Practical Tips for Ongoing Billing Health

Setting up billing correctly is step one, but keeping it healthy is an ongoing process. Here are some habits that will serve you well.

Review your billing dashboard weekly, even if it's just a quick glance. Patterns emerge faster when you're looking regularly, and catching an anomaly early is far better than discovering it at the end of the month when the damage is done. If you see spending trending upward, investigate immediately—don't wait to see if it normalizes.

Use committed use discounts for predictable workloads. If you know you'll be running certain compute resources consistently for a year or three, Google offers significant discounts (often 30-60%) for committing to that usage. This requires some forecasting, but for steady-state workloads like production databases or application servers, the savings are substantial.

Consider using billing accounts as cost centers. If your organization has multiple teams or business units, separate billing accounts for each give you natural boundaries and accountability. Each team sees only their spending, and overhead costs can be allocated appropriately. This also limits blast radius—if one team runs into billing issues, it doesn't affect everyone else.

Google Cloud Billing Support When Things Go Wrong: Billing Support Options

Sometimes problems occur despite your best efforts. Maybe you got hacked and someone spun up crypto miners on your dime. Maybe you misunderstood a pricing detail and ended up with unexpected charges. Whatever the situation, Google Cloud has support options.

For billing disputes, the first stop is the billing support team. If you spot charges that seem incorrect or unauthorized, open a billing support case immediately. Document everything—screenshot the charges, note when you noticed them, and gather any evidence of unauthorized access if that's relevant. Google takes fraud seriously, and legitimate disputes usually get resolved. However, the burden is on you to prove that charges are erroneous, so documentation matters.

If you're on a paid support plan, you have access to faster response times and more personalized assistance. Basic billing support is available to all users, but if billing issues are critical to your business, upgrading to a higher support tier might be worth considering.

Automation: Making Billing Management Less Painful

For larger organizations, manual billing management doesn't scale. Fortunately, Google Cloud provides APIs and tools that enable automation.

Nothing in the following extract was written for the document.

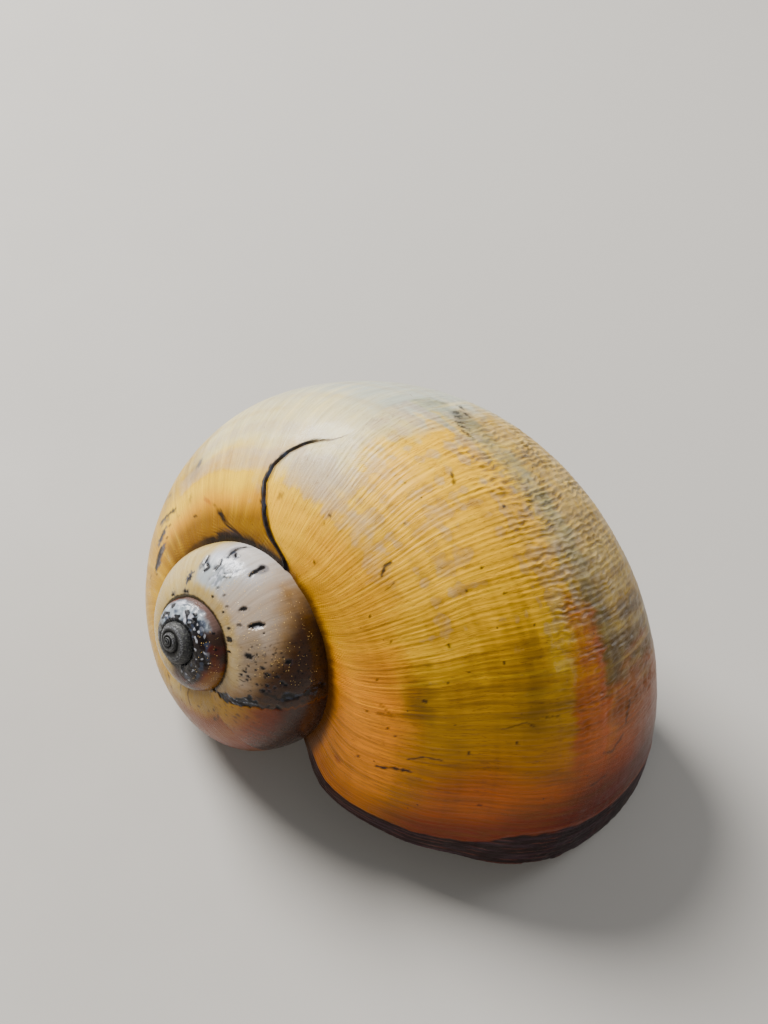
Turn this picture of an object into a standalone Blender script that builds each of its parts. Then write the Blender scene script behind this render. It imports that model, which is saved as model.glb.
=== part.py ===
"""Apple snail drawn back into its shell, life size, resting mouth down on the floor.

The shell is one tube coiled round an axis, growing by the same factor each turn. Its whorls are
lengths of that tube, and each later length is cut back from the earlier ones that it lies against.
Angles along the coil are in degrees: zero is near the mouth, and minus 360 is one turn older.
Lengths named as shell radii are multiples of SHELL_RADIUS.
"""
import math

import bmesh
import bpy
from mathutils import Matrix, Vector

# Driving sizes, in metres
SHELL_RADIUS = 0.048          # from the coiling axis to the outer side of the last whorl
JOINT_GAP = 0.0003            # between pieces that touch
AXIS_CLEAR = 0.0001           # nothing reaches nearer than this to the coiling axis
LIP_WALL = 0.0015             # thickness of the outer lip
COLUMELLA_WALL = 0.0030       # thickness of the inner lip, next to the coiling axis
LIP_DEPTH = 0.0092            # the lips are named this far into the mouth
FLESH_RIM = 0.0012            # width of the foot that shows round the operculum
OPERCULUM_DEPTH = 0.0046      # from the plane of the mouth to the operculum
OPERCULUM_THICKNESS = 0.0014
FLOOR_CUT = 0.0005            # flats on the lip and on the belly of the shell, where it stands

# Growth of the coil, per radian
GROWTH = 0.16995
GROWTH_CHANGE = 0.00576       # young whorls grow more slowly
GROWTH_BEND = 0.000169
STEADY_BEFORE = -720          # older than this the growth stays the same
DESCENT_POWER = 1.1213        # the spire is drawn out by this power of the growth

# Cross-section of the whorl at zero degrees, in shell radii
SECTION_RADIUS = 0.5212
SECTION_DEPTH = -0.9624
SECTION_WAVES = ((2, -0.1125, -0.0749), (3, 0.0219, 0.0071), (4, -0.0134, 0.0251))

# Older whorls are slimmer than the coil's own growth gives, and shrink towards their suture
SUTURE = Vector((0.3811, -0.3624))
SLIMMER = 0.0526              # per radian, on top of the growth
FULL_FROM = -141              # from here to the mouth the section has its full width
SLIM_EASE = 60                # the change comes in over this much on either side

# Plane of the mouth, in the shell's own axes: inward normal, and distance in shell radii
MOUTH_NORMAL = Vector((-0.3266, 1.0, 0.2353)).normalized()
MOUTH_OFFSET = -0.3415
MOUTH_ACROSS = Vector((1.0, 0.3266, 0.0)).normalized()
LIP_SPLIT = 0.24              # across the mouth, where the inner lip meets the outer lip

# Lengths of the tube, in degrees
APEX_LENGTHS = ((-1790, -1570), (-1574, -1360), (-1364, -1150), (-1154, -940))
SPIRE_END = -640
PENULTIMATE_END = -340
SCAR = -118                   # an old lip, where growth stopped for a time
LIP_START = -60
MOUTH_END = 50
BACKLAP = 4                   # a length starts this much early and is cut back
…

The Cloud Billing API lets you programmatically manage billing accounts, budgets, and cost data. You can create scripts that automatically adjust budgets based on forecasts, or trigger notifications when spending thresholds are crossed. Combined with Cloud Functions or other serverless tools, you can build sophisticated cost management automation without maintaining dedicated infrastructure.

Terraform and other infrastructure-as-code tools can manage billing resources alongside compute resources. This means your billing configuration lives in version control alongside your application code, enabling proper review processes and preventing ad-hoc changes that might slip through the cracks.

Conclusion: Billing Literacy Is Non-Negotiable

Here's the bottom line: understanding Google Cloud Billing isn't optional anymore. It's as fundamental as understanding how to create a virtual machine or set up a network. The cloud promises flexibility and scalability, but those benefits come with financial complexity that requires active management.

Spend the time upfront to set up your billing accounts correctly, configure alerts and budgets, establish proper IAM permissions, and create labeling strategies. Build billing review into your regular operations. Make cost awareness part of your engineering culture. These investments pay dividends in the form of controlled spending, optimized resources, and fewer surprises.

Your cloud journey will be much more enjoyable when you're not constantly worried about what might be hiding in next month's bill. Set up your billing right, stay vigilant, and let Google Cloud's capabilities work for you without working over your budget.